In the optimization loop, gradients are masked to only be applied to the non-user prompt portion of the adversarial matrix along with the relevant projections. Both of these are done in a context manager to avoid these computations being tracked by the autograd engine.

    
    ...

    loss = self.compute_loss(adversarial_tokens, target)
    loss.backward()

    with torch.no_grad():
        gradients = Util.overlay(torch.zeros_like(adversarial_tokens.grad), self.num_prefix, self.num_suffix, adversarial_tokens.grad)
        clipped_gradients = self.clip_norm(gradients, max_norm=20.0)
        adversarial_tokens.grad.copy_(clipped_gradients)

    optimizer.step()
    scheduler.step()
    
    learning_rate = scheduler.get_last_lr()[0]

    with torch.no_grad():
        hard_loss = self.compute_hard_loss(adversarial_tokens, target)
        projected = self.simplex_projection(adversarial_tokens)
        target_entropy = self.compute_target_entropy(learning_rate, loss.item(), hard_loss)
        projected = self.entropy_projection(projected, target_entropy)
        adversarial_tokens.copy_(projected)

    ...

Experiments

Some key things to ensure for stable training and convergence:

alignment between soft and hard token loss
preventing learning degenerate solutions and mode collapse

While the soft token loss (green) is noisy, it trends downwards centered around the hard token loss, indicating alignment.
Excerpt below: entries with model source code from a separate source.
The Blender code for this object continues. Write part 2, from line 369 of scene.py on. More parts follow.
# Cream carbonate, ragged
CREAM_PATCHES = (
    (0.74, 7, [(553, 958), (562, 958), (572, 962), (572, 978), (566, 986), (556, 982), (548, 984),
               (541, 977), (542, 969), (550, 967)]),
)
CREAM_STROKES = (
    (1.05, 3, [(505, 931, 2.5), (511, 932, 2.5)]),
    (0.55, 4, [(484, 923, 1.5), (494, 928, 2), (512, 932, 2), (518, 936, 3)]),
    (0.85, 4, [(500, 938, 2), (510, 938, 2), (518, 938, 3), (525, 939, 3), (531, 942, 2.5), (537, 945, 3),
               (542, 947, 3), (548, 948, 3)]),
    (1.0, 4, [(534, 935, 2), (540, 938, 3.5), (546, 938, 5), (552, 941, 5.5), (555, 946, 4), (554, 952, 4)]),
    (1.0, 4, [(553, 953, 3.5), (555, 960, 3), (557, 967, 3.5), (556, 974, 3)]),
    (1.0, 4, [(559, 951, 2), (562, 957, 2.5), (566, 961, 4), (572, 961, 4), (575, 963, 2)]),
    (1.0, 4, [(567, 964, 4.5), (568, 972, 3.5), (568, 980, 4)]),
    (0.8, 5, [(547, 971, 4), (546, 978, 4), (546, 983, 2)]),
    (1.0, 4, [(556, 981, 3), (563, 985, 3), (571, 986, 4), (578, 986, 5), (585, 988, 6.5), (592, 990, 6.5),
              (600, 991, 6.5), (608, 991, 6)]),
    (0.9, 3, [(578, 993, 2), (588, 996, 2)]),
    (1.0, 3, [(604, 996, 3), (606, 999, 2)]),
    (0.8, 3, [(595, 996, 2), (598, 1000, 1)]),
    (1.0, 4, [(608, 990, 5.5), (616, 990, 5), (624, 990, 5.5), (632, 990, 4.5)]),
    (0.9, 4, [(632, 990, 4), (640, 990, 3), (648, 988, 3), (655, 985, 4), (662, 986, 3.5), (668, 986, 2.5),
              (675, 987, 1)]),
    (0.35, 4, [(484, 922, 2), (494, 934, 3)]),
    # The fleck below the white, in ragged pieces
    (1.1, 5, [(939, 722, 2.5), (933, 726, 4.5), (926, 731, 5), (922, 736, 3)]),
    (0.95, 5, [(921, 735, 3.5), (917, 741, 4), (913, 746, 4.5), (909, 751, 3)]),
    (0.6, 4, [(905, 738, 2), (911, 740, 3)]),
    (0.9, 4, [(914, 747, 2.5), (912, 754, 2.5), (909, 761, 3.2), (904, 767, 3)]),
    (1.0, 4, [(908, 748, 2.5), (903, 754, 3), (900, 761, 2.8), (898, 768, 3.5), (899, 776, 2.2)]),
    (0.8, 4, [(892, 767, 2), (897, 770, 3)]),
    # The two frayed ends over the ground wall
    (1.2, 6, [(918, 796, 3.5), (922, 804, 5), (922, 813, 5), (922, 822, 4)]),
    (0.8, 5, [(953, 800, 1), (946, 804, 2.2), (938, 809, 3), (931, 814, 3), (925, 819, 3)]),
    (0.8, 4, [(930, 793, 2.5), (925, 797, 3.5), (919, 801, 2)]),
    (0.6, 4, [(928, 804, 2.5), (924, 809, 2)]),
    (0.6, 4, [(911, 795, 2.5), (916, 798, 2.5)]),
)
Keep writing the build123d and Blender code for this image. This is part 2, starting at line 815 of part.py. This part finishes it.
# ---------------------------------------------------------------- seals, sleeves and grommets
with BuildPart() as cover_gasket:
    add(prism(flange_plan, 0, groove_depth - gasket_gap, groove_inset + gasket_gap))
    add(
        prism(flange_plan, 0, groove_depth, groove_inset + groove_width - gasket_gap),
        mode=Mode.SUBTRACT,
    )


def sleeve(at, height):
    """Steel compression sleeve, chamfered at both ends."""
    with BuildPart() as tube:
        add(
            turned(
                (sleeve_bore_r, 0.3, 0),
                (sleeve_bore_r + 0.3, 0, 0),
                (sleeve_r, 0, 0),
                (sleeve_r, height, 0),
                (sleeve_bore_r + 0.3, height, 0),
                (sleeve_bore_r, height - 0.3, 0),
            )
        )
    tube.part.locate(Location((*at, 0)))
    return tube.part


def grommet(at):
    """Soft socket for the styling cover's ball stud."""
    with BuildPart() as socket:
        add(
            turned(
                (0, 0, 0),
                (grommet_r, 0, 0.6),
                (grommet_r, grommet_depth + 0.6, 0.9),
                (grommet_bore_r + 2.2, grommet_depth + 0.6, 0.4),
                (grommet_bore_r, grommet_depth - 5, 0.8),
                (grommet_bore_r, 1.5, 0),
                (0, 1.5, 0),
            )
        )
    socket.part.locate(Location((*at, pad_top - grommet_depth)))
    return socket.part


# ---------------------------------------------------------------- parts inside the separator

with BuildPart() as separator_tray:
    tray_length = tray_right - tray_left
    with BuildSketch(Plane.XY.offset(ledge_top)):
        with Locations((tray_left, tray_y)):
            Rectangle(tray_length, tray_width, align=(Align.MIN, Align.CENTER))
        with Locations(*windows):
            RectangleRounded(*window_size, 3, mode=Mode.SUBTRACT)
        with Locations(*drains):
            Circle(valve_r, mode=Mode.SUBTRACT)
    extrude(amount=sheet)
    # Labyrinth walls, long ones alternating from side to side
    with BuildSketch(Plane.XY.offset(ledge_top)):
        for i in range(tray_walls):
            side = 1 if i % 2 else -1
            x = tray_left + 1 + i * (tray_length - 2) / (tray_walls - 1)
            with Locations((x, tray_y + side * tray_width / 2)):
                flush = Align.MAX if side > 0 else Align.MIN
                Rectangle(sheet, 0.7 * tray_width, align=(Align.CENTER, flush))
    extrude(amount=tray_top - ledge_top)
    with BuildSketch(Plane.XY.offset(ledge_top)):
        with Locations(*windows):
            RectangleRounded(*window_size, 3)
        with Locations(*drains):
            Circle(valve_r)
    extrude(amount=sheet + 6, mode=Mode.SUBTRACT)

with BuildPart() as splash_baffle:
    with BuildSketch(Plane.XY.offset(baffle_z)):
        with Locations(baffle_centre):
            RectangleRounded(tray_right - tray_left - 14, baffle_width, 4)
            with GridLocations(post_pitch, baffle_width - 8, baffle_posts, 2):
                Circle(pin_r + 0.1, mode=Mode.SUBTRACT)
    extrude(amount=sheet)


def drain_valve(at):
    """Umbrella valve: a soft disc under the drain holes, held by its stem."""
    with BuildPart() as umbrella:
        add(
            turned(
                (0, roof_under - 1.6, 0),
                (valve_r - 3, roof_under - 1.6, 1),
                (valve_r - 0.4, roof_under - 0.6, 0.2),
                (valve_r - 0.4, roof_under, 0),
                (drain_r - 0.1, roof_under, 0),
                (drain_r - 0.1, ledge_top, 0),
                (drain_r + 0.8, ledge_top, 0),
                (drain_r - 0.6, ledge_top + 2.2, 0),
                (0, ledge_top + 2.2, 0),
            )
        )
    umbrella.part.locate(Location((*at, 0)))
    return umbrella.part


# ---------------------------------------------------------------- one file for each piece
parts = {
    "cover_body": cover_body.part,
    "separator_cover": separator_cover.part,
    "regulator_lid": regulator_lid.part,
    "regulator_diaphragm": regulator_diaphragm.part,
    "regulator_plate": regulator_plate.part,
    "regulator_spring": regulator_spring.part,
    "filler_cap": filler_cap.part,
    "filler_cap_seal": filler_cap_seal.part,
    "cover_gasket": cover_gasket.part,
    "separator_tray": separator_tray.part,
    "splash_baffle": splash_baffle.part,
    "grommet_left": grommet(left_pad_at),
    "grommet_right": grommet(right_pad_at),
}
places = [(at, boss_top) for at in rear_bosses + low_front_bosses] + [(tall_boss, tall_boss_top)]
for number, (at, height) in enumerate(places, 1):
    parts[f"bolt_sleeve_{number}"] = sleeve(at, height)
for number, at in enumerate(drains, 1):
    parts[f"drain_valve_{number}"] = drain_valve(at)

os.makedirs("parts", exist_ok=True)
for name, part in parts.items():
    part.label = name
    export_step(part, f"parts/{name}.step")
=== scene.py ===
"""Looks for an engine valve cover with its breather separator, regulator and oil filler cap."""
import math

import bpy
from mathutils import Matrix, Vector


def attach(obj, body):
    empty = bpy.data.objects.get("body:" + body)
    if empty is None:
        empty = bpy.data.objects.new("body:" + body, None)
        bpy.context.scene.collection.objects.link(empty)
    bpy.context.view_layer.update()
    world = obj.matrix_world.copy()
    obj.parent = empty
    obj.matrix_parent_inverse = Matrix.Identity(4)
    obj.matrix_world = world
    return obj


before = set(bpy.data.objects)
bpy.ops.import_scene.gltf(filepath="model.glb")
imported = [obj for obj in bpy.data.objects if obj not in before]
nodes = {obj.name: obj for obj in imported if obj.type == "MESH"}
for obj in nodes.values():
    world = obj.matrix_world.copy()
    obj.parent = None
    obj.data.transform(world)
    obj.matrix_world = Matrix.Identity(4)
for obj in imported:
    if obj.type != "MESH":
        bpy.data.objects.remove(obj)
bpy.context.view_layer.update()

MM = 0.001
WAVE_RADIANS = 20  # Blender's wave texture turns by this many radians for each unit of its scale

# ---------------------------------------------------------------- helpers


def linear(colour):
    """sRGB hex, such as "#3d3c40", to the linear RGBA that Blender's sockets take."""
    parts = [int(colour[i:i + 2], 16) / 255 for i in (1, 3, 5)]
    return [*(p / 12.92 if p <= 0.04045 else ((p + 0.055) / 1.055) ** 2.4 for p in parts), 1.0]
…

Zooming in, the mean entropy (red) trends downwards as we converge to sparser, discrete solutions. The hard token loss (orange) decreases step-wise after many iterations of search, as indicated by the best hard token loss so far (blue).

The final token entropies of the learned tokens are low, suggesting convergence to discrete predictions:

An example adversarial token's learned distribution over the vocabulary.

*TODO: I am actively exploring methods in alignment to increase resilience and will update this section.

Conclusion

Optimizing the relaxed objective purely without alignment to discretized token, i.e., finding adversarial embeddings is trivial in comparison to finding discrete solutions, i.e., adversarial tokens. However, discrete adversarial tokens exist and are effective in steering open-weight models such as Vicuna-7B and Gemma-2B into generating harmful content.